PROBLEM DETAILS:
Repeat, exactly as written, every line from the one holding "const powderJar = new THREE.Group();" through the one holding "SENSOR_WIDTH = 36". Leave out all other lines.

DATASET EXTRACT:
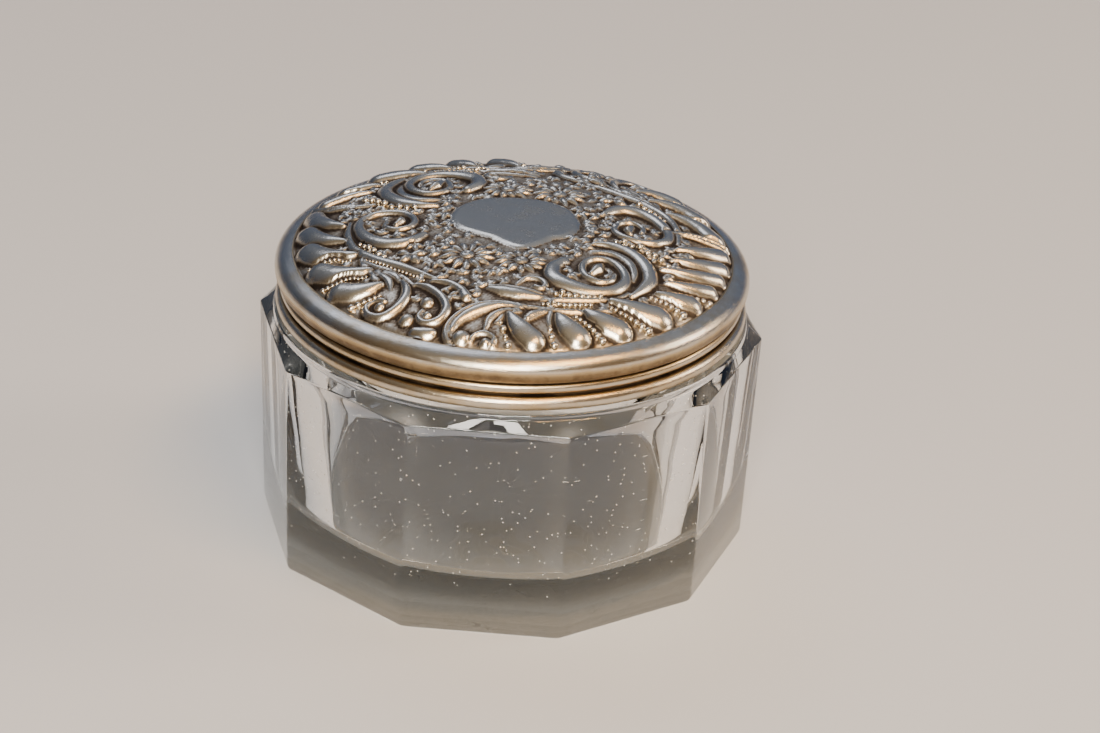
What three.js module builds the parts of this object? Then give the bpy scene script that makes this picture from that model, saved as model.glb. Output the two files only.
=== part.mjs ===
// A dressing-table powder jar: a ten-sided glass jar with a plain round neck, and a domed silver lid
// that slips over the neck and lifts straight off.
// Millimetres, +Z up, origin at the centre of the jar's base. One flat panel faces -Y.
import * as THREE from 'three';

// ---- driving dimensions: the glass jar ----
const PANELS = 10;                // flat sides round the jar
const CORNER_R = 41.0;            // centre to a corner, at the panels' upper edge
const PANEL_TAPER = 0.8;          // how much less that is at the foot
const PANEL_TOP = 36.6;           // height of the panels' upper edge
const FOOT_BEVEL = 0.7;           // softened edge round the base
const SHOULDER_INSET = 0.7;       // from the middle of a panel in to the round ledge
const SHOULDER_RISE = 1.6;        // from the panels' upper edge up to the foot of the ledge
const LEDGE_HEIGHT = 0.9;         // upright edge of the round ledge that the lid sits on
const LEDGE_OVERHANG = 0.25;      // how far the ledge stands out past the lid's foot bead
const NECK_HEIGHT = 6.9;          // neck above the ledge
const NECK_WALL = 3.0;
const NECK_LIP = 0.8;             // rounding on the neck's lip
const WALL = 5.0;                 // glass behind the middle of a panel, below the neck
const INSIDE_DRAFT = 2.0;         // how much the inside narrows from there to the floor
const THROAT_HEIGHT = 6.0;        // height over which the neck's bore widens to the inside
const BASE_THICKNESS = 7.4;       // solid glass under the powder
const FLOOR_CORNER = 3.0;         // radius where the inside wall meets the floor

// ---- driving dimensions: the lid ----
const RIM_PROUD = 1.25;           // how far the lid's rim stands out from the band under it
const RIM_HEIGHT = 4.4;           // from the turned-under edge to the top of the smooth border
const RIM_BELLY = 2.1;            // height above that edge at which the rim is widest
const BORDER = 3.1;               // smooth border, from the rim in to the ornament
const CROWN_RISE = 5.7;           // from the border's inner edge up to the crown
const CROWN_FLATNESS = 3.5;       // power of the crown's curve: 2 is a plain dome, more is flatter
const SHEET = 0.7;                // thickness of the silver sheet
const SKIRT_WALL = 0.8;           // thickness of the band that slips over the neck
const FOOT_BEAD_PROUD = 1.25;     // how far the foot bead stands out from the band
const FOOT_BEAD_HEIGHT = 2.3;
const SMALL_BEAD_PROUD = 0.6;     // raised bead on the band, under the rim
const SMALL_BEAD_HEIGHT = 1.5;
const BEAD_GAP = 0.45;            // between the foot bead and the small bead
const RIM_GAP = 0.3;              // between the small bead and the rim's edge

// ---- clearances ----
const SLIP_FIT = 0.4;             // neck to band, so that the lid lifts freely
const SEAT_GAP = 0.3;             // ledge to foot bead
const SOLDER_GAP = 0.15;          // between the soldered pieces of the lid
const HEAD_ROOM = 0.6;            // band's top edge to the inside of the lid's sheet

// ---- how finely round shapes are divided ----
const STEPS_PER_PANEL = 6;
const ROUND_STEPS = PANELS * STEPS_PER_PANEL;
const CORNER_STEPS = 4;
const BEAD_STEPS = 6;
const RIM_STEPS = 7;
const CROWN_STEPS = 9;

// ---- sizes that follow from those above ----
const panelR = CORNER_R * Math.cos(Math.PI / PANELS);
const footCornerR = CORNER_R - PANEL_TAPER;
const ledgeR = panelR - SHOULDER_INSET;
const footBeadR = ledgeR - LEDGE_OVERHANG;
const skirtOuterR = footBeadR - FOOT_BEAD_PROUD;
const skirtInnerR = skirtOuterR - SKIRT_WALL;
const neckR = skirtInnerR - SLIP_FIT;
const boreR = neckR - NECK_WALL;
const insideR = panelR - WALL;
const floorR = insideR - INSIDE_DRAFT;
const ledgeFoot = PANEL_TOP + SHOULDER_RISE;
const ledgeTop = ledgeFoot + LEDGE_HEIGHT;
const neckTop = ledgeTop + NECK_HEIGHT;
const footBeadBottom = ledgeTop + SEAT_GAP;
const footBeadTop = footBeadBottom + FOOT_BEAD_HEIGHT;
const smallBeadBottom = footBeadTop + BEAD_GAP;
const smallBeadTop = smallBeadBottom + SMALL_BEAD_HEIGHT;
const rimBottom = smallBeadTop + RIM_GAP;
const rimBelly = rimBottom + RIM_BELLY;
const rimInnerR = skirtOuterR + SOLDER_GAP;
const rimR = rimInnerR + RIM_PROUD;
const borderTop = rimBottom + RIM_HEIGHT;
const borderInnerR = rimR - BORDER;
const skirtTop = borderTop - SHEET - HEAD_ROOM;

// ---- materials ----
const glass = new THREE.MeshStandardMaterial({
  color: 0xdfe6ea, roughness: 0.05, metalness: 0.0, transparent: true, opacity: 0.4,
});
const silver = new THREE.MeshStandardMaterial({ color: 0xb8b2a5, roughness: 0.3, metalness: 1.0 });

// ---- helpers ----
const at = (r, z) => new THREE.Vector2(r, z);

// Points on an elliptical arc, both ends included. Angles in degrees from +r towards +z.
function arc(centreR, centreZ, radiusR, radiusZ, fromDegrees, toDegrees, steps) {
  const curve = new THREE.EllipseCurve(
    centreR, centreZ, radiusR, radiusZ,
    THREE.MathUtils.degToRad(fromDegrees), THREE.MathUtils.degToRad(toDegrees), toDegrees < fromDegrees,
  );
  return curve.getPoints(steps);
}

// A profile of (radius, height) turned about Z.
function turn(profile) {
  const shape = new THREE.LatheGeometry(profile, ROUND_STEPS);
  shape.rotateX(Math.PI / 2);
  return shape;
}

function mesh(name, geometry, material) {
  const made = new THREE.Mesh(geometry, material.clone());
  made.name = name;
  return made;
}

// ---- glass jar ----
// The outside is turned like the rest, and then each ring of the panelled stretch is moved in to a
// straight-sided outline. panelled is 1 on a ring that is fully ten-sided and 0 on a round one.
function glassJar() {
  const rings = [
    { point: at(0, 0), panelled: 0 },
    { point: at(footCornerR - FOOT_BEVEL, 0), panelled: 1 },
    { point: at(footCornerR, FOOT_BEVEL), panelled: 1 },
    { point: at(CORNER_R, PANEL_TOP), panelled: 1 },
    { point: at(ledgeR, ledgeFoot), panelled: 0 },
    { point: at(ledgeR, ledgeTop), panelled: 0 },
    { point: at(neckR, ledgeTop), panelled: 0 },
  ];
  const round = [
    ...arc(neckR - NECK_LIP, neckTop - NECK_LIP, NECK_LIP, NECK_LIP, 0, 90, CORNER_STEPS),
    ...arc(boreR + NECK_LIP, neckTop - NECK_LIP, NECK_LIP, NECK_LIP, 90, 180, CORNER_STEPS),
    at(boreR, ledgeFoot),
    at(insideR, ledgeFoot - THROAT_HEIGHT),
    ...arc(floorR - FLOOR_CORNER, BASE_THICKNESS + FLOOR_CORNER, FLOOR_CORNER, FLOOR_CORNER,
      0, -90, CORNER_STEPS),
    at(0, BASE_THICKNESS),
  ];
  for (const point of round) rings.push({ point, panelled: 0 });

  const shape = turn(rings.map((ring) => ring.point));
  const places = shape.attributes.position;
  const panelAngle = (2 * Math.PI) / PANELS;
  for (let i = 0; i < places.count; i += 1) {
    const step = Math.floor(i / rings.length) % STEPS_PER_PANEL;
    const fromMiddle = (step / STEPS_PER_PANEL - 0.5) * panelAngle;
    const flat = Math.cos(panelAngle / 2) / Math.cos(fromMiddle);
    const scale = THREE.MathUtils.lerp(1, flat, rings[i % rings.length].panelled);
    places.setXY(i, places.getX(i) * scale, places.getY(i) * scale);
  }
  // A lathe starts on the Y axis. A quarter turn puts a corner on the X axis and a panel on -Y.
  shape.rotateZ(Math.PI / 2);
  return mesh('glass_jar', shape, glass);
}

// ---- lid ----
function crownHeight(r) {
  return borderTop + CROWN_RISE * (1 - (r / borderInnerR) ** CROWN_FLATNESS);
}

// The sheet's outer line, from the crown out over the border and round to the turned-under edge.
// An inset gives the line that far inside it.
function lidLine(inset) {
  const crown = [];
  for (let i = 0; i < CROWN_STEPS; i += 1) {
    const r = borderInnerR * Math.sqrt(i / CROWN_STEPS);
    crown.push(at(r, crownHeight(r) - inset));
  }
  const over = arc(borderInnerR, rimBelly, BORDER - inset, borderTop - rimBelly - inset, 90, 0, RIM_STEPS);
  const under = arc(rimInnerR, rimBelly, RIM_PROUD - inset, RIM_BELLY - inset, 0, -90, RIM_STEPS);
  return [...crown, ...over, ...under.slice(1)];
}

function lidTop() {
  return mesh('lid_top', turn([...lidLine(SHEET), ...lidLine(0).reverse()]), silver);
}

function halfBead(bottom, height, r, proud) {
  return arc(r, bottom + height / 2, proud, height / 2, -90, 90, BEAD_STEPS);
}

// The band that slips over the neck, with a small bead raised round it.
function lidSkirt() {
  const bottom = footBeadBottom + SEAT_GAP;
  const profile = [
    at(skirtInnerR, bottom),
    at(skirtOuterR, bottom),
    ...halfBead(smallBeadBottom, SMALL_BEAD_HEIGHT, skirtOuterR, SMALL_BEAD_PROUD),
    at(skirtOuterR, skirtTop),
    at(skirtInnerR, skirtTop),
    at(skirtInnerR, bottom),
  ];
  return mesh('lid_skirt', turn(profile), silver);
}

// The half-round wire soldered round the band's foot, which rests on the glass ledge.
function lidFootBead() {
  const innerR = skirtOuterR + SOLDER_GAP;
  const bead = halfBead(footBeadBottom, FOOT_BEAD_HEIGHT, innerR, footBeadR - innerR);
  return mesh('lid_foot_bead', turn([...bead, bead[0]]), silver);
}

const powderJar = new THREE.Group();
powderJar.add(glassJar(), lidTop(), lidSkirt(), lidFootBead());

export default powderJar;
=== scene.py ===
# %% [markdown]
# # A silver-topped glass powder jar
# The real object is a ten-sided jar of pressed glass with a round neck, and a loose lid stamped from
# silver sheet. The frame holds the sizes: every piece below takes its place from the frame's boxes.
# The frame's plain solids stay in the motion model, and finer pieces stand in for them here.

# %% Load the frame
import bpy
import bmesh
import math
import numpy as np
from mathutils import Matrix, Vector


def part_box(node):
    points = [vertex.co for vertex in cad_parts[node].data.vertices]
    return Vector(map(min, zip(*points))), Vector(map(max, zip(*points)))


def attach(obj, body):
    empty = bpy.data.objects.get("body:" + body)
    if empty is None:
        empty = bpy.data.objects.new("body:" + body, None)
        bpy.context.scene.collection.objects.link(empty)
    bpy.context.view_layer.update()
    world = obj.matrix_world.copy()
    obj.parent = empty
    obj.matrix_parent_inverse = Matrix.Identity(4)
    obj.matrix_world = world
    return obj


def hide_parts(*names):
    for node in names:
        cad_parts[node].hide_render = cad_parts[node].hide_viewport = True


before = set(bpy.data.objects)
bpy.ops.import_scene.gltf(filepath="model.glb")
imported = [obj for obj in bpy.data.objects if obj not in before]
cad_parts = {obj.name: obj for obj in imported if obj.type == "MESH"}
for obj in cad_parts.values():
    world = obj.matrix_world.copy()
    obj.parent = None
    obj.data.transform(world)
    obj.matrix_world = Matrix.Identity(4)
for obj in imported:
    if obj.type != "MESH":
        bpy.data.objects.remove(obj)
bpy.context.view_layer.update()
MM = 0.001

# %% [markdown]
# ## Camera
# A jar this small is looked at from close by, a third of the way up from the table, with a long lens.
# The camera is placed on a sphere round the centre of the jar's base and looks at that point. It is
# then turned a little, because a hand-held camera is never quite level or centred.

# %% Camera
LENS = 98.2
DISTANCE = 0.5049
AZIMUTH = math.radians(3.774)
ELEVATION = math.radians(29.96)
LOOK_RIGHT = math.radians(0.804)
LOOK_UP = math.radians(2.838)
LEAN = math.radians(2.649)
SENSOR_WIDTH = 36

back = Vector((math.sin(AZIMUTH) * math.cos(ELEVATION), -math.cos(AZIMUTH) * math.cos(ELEVATION),
               math.sin(ELEVATION)))
right = Vector((math.cos(AZIMUTH), math.sin(AZIMUTH), 0))
facing = Matrix((right, back.cross(right), back)).transposed().to_4x4()
turned = (Matrix.Rotation(-LOOK_RIGHT, 4, "Y") @ Matrix.Rotation(LOOK_UP, 4, "X")
          @ Matrix.Rotation(LEAN, 4, "Z"))
camera = bpy.data.objects.new("camera", bpy.data.cameras.new("camera"))
camera.data.lens = LENS
camera.data.sensor_width = SENSOR_WIDTH
camera.data.clip_start = 0.01
camera.matrix_world = Matrix.Translation(back * DISTANCE) @ facing @ turned
bpy.context.collection.objects.link(camera)
bpy.context.scene.camera = camera
print("camera", DISTANCE, "m away with a", LENS, "mm lens")

# %% [markdown]
# ## Helpers
# One function turns a paint-chart hex colour into the linear light values that shaders use, one adds a
# shader node with its settings and links, and one starts an empty material. Lengths are written in
# millimetres and become metres at the last step.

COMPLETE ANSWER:
const powderJar = new THREE.Group();
powderJar.add(glassJar(), lidTop(), lidSkirt(), lidFootBead());

export default powderJar;
=== scene.py ===
# %% [markdown]
# # A silver-topped glass powder jar
# The real object is a ten-sided jar of pressed glass with a round neck, and a loose lid stamped from
# silver sheet. The frame holds the sizes: every piece below takes its place from the frame's boxes.
# The frame's plain solids stay in the motion model, and finer pieces stand in for them here.

# %% Load the frame
import bpy
import bmesh
import math
import numpy as np
from mathutils import Matrix, Vector


def part_box(node):
    points = [vertex.co for vertex in cad_parts[node].data.vertices]
    return Vector(map(min, zip(*points))), Vector(map(max, zip(*points)))


def attach(obj, body):
    empty = bpy.data.objects.get("body:" + body)
    if empty is None:
        empty = bpy.data.objects.new("body:" + body, None)
        bpy.context.scene.collection.objects.link(empty)
    bpy.context.view_layer.update()
    world = obj.matrix_world.copy()
    obj.parent = empty
    obj.matrix_parent_inverse = Matrix.Identity(4)
    obj.matrix_world = world
    return obj


def hide_parts(*names):
    for node in names:
        cad_parts[node].hide_render = cad_parts[node].hide_viewport = True


before = set(bpy.data.objects)
bpy.ops.import_scene.gltf(filepath="model.glb")
imported = [obj for obj in bpy.data.objects if obj not in before]
cad_parts = {obj.name: obj for obj in imported if obj.type == "MESH"}
for obj in cad_parts.values():
    world = obj.matrix_world.copy()
    obj.parent = None
    obj.data.transform(world)
    obj.matrix_world = Matrix.Identity(4)
for obj in imported:
    if obj.type != "MESH":
        bpy.data.objects.remove(obj)
bpy.context.view_layer.update()
MM = 0.001

# %% [markdown]
# ## Camera
# A jar this small is looked at from close by, a third of the way up from the table, with a long lens.
# The camera is placed on a sphere round the centre of the jar's base and looks at that point. It is
# then turned a little, because a hand-held camera is never quite level or centred.

# %% Camera
LENS = 98.2
DISTANCE = 0.5049
AZIMUTH = math.radians(3.774)
ELEVATION = math.radians(29.96)
LOOK_RIGHT = math.radians(0.804)
LOOK_UP = math.radians(2.838)
LEAN = math.radians(2.649)
SENSOR_WIDTH = 36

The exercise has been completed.